In his essay, “White Mythology,” Derrida offers this critical discussion of Aristotle: “This is the difference between animals and man: according to Aristotle both can emit indivisible sounds, but only man can make of them a letter . . . Aristotle does not analyze this difference; he interprets it by teleological retrospection. No internal characteristic distinguishes the atom of animal sound and the letter. Thus, it is only on the basis of the signifying phonic composition, on the basis of meaning and reference, that the human voice should be distinguished from the call of an animal. Meaning and reference: that is, the possibility of signifying by means of a noun. What is proper to nouns is to signify something, an independent being identical to itself, conceived as such. It is at this point that the theory of the name, such as it is implied by the concept of metaphor, is articulated with ontology. Aside from the classical and dogmatically affirmed limit between the animal without logos and man as zoon logon ekhon, what appears here is a certain systematic indissociability of the value of metaphor and the metaphysical chain holding together the values of discourse, voice, noun, signification, meaning, imitative representation, resemblance; or, in order to reduce what these translations import or deport, the values of logos, phone semantike, semainein, onoma, mimesis, homoiosis . . . .


“Mimesis is never without the theoretical perception of resemblance or similarity, that is, of that which will always be posited as the condition for metaphor. Homoiosis is not only constitutive of the value of truth (aletheia) which governs the entire chain; it is that without which the metaphorical operation is impossible: ‘To produce a good metaphor is to see a likeness’. The condition for metaphor (for good and true metaphor) is the condition for truth.”

Christopher Norris comments that, although this is not a straightforward affirmation of Aristotle’s position, it is “equally unjustified – here as elsewhere in Derrida’s work – to suppose that a deconstructive reading is a priori committed to the disarticulation of all truth-claims and the undoing of any theory (such as Aristotle’s) predicated on values of truth, reason, logical form, conceptual adequacy, empirical warrant, and so forth.”

To read Derrida in this fashion, Norris argues, ignores the purpose of the essay, which involves a “critical questioning of such values in a manner that itself maintains the highest standards of analytical consistency and rigour while not taking anything for granted in the way that those standards have hitherto or traditionally been applied. In other words deconstruction carries on the critique of established (commonsense, naturalised, or consensus-based) modes of perception or conceptualization which has characterized philosophy in the tradition from Aristotle to Descartes, Kant, and Husserl. No doubt it does so through a method of analysis – the rhetorical close-reading of various cardinal texts in that tradition – which departs very markedly from other, more conventional ideas of what constitutes a proper philosophical critique. No doubt it raises issues – about truth, representation, the extent to which metaphors can be ‘adequately’ conceptualized or intuitions brought under ‘adequate’ concepts – that have provoked consternation (or outright dismissal) among many philosophers. Yet the above passage should at least give pause to anyone who is tempted to regard ‘White Mythology’ as a mere exercise in ‘textualist’ mystification or an argument devoted to such simplified (pseudo-deconstructive) slogans as that ‘all concepts are metaphors,’ ‘reality just a fictive or rhetorical construct,’ or ‘truth just a product of the will-to-power vested in figural language.’”
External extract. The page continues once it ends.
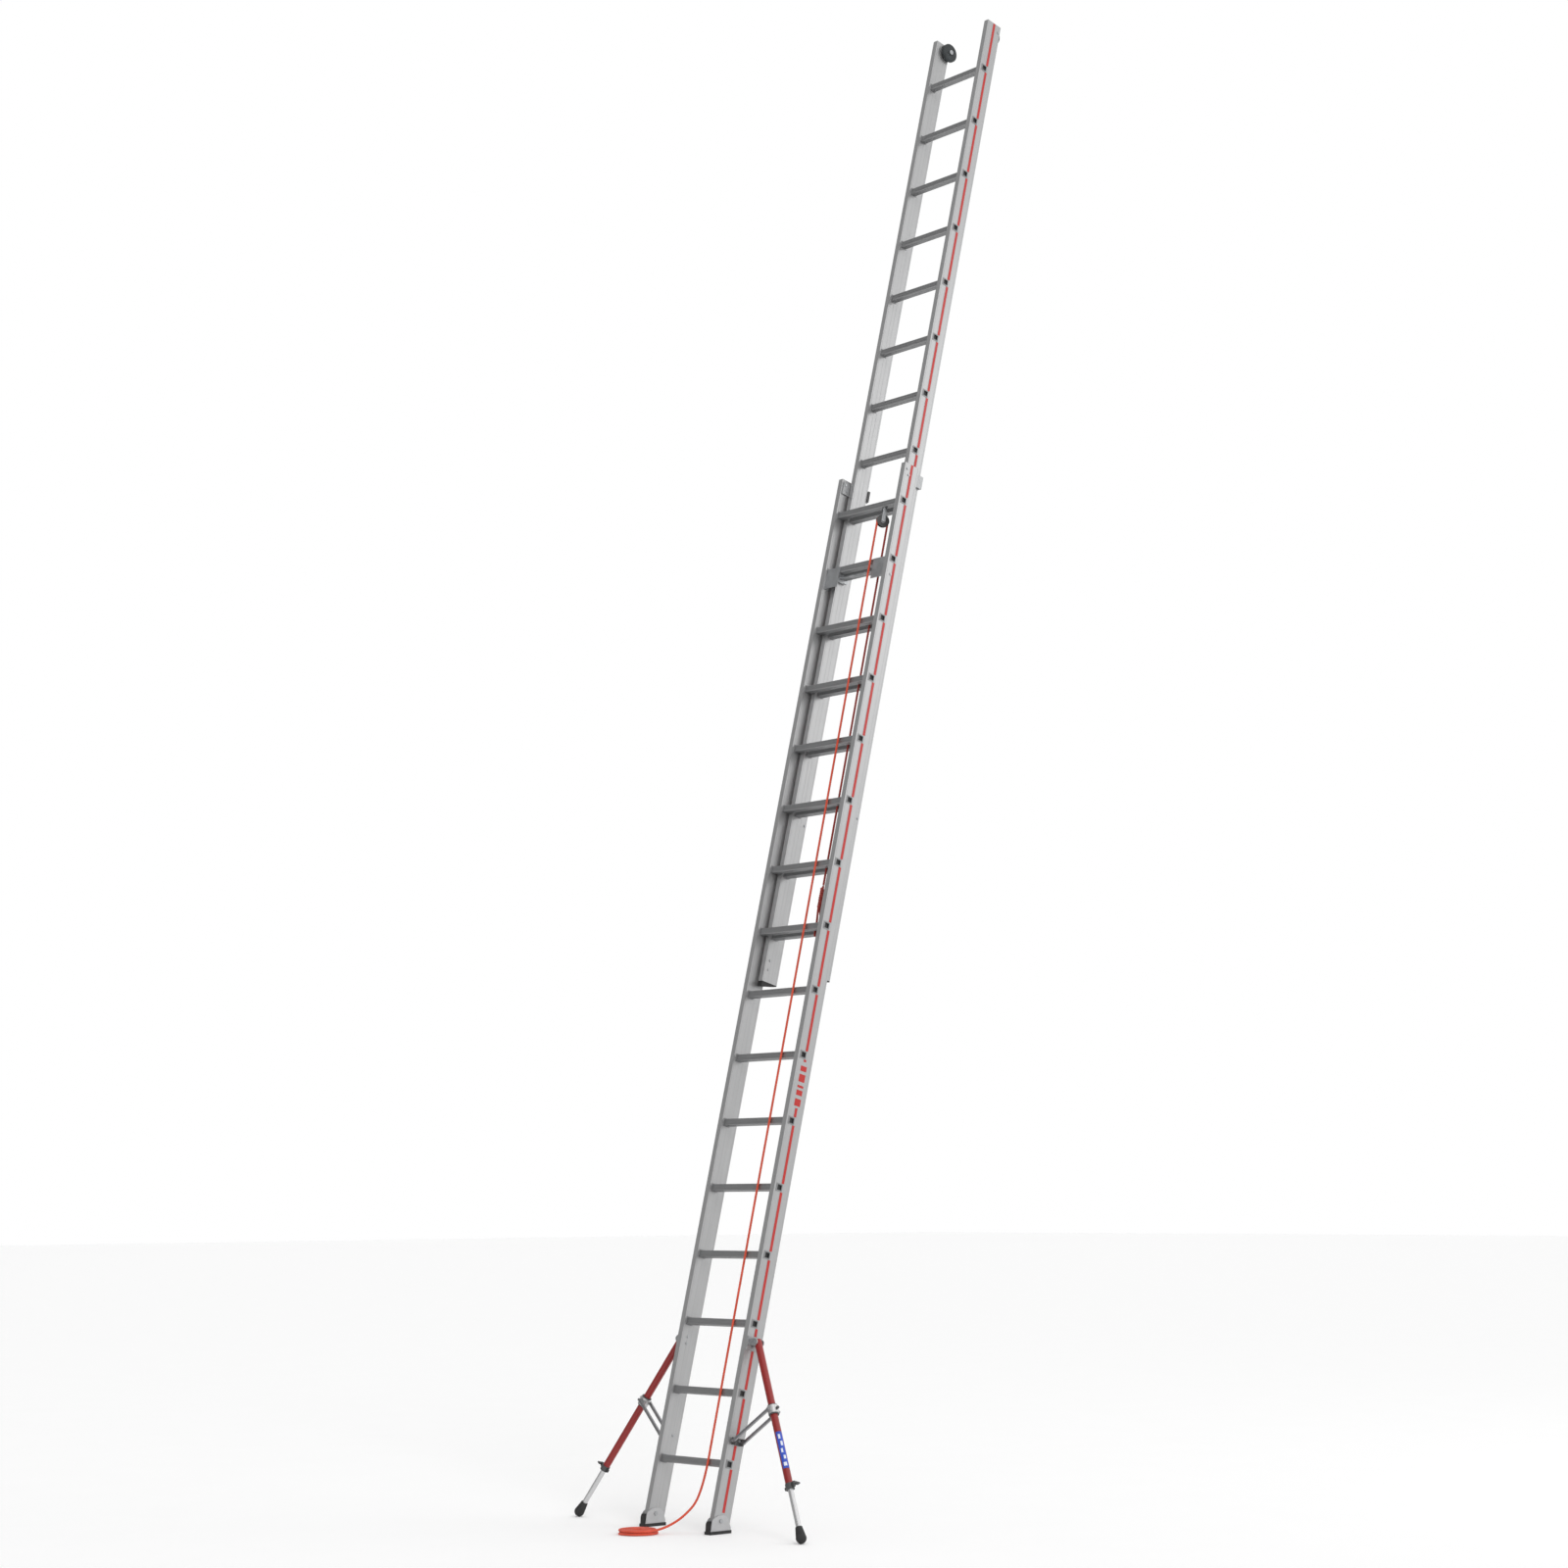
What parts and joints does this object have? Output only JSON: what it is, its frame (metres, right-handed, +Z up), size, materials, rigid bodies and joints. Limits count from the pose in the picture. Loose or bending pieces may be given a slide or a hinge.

Further, “Derrida is not for one moment suggesting that just because Aristotle has recourse to metaphor – or to metaphor-related notions like resemblance, mimesis, the ‘perception of similarity’, etc. – at crucial points in his argument, therefore his entire ontology and epistemology (along with his logic, metaphysics, and conception of enquiry in the natural or physical sciences) comes down to nothing more than a series of figural tropes and substitutions, indifferent with regard to their truth-content or capacity for conceptual elucidation and critique. Nor is he committed to the absurd view that truth and reality just are what we make of them according to this or that favoured rhetoric, language-game, discourse, vocabulary, or whatever.”

Derrida does challenge the way metaphor has been viewed in philosophy: “metaphor . . . is determined by philosophy as a provisional loss of meaning, an economy of the proper without irreparable damage, a certainly inevitable detour, but also a history with its sights set on, and within the horizon of, the circular reappropriation of literal, proper meaning.” And he highlights the paradox that philosophy depends on the very metaphorical modes of language that it subordinates: “the philosophical evaluation of metaphor has always been ambiguous: metaphor is dangerous and foreign as concerns intuition (vision or contact), concept (the grasping or proper presence of the signified), and consciousness (proximity or self-presence); but it is in complicity with what it endangers, is necessary to it in the extent to which the de-tour is a re-turn guided by the function of resemblance (mimesis or homoiosis), under the law of the same.”

But if this is taken to imply a “metaphorization” of philosophy, Norris argues, “there could then be no accounting for that other (often strongly counter-intuitive) process of conceptual ‘rectification’ that enables scientific metaphors, models, and analogies to bring about genuine advances in our knowledge of physical objects, processes, and events.”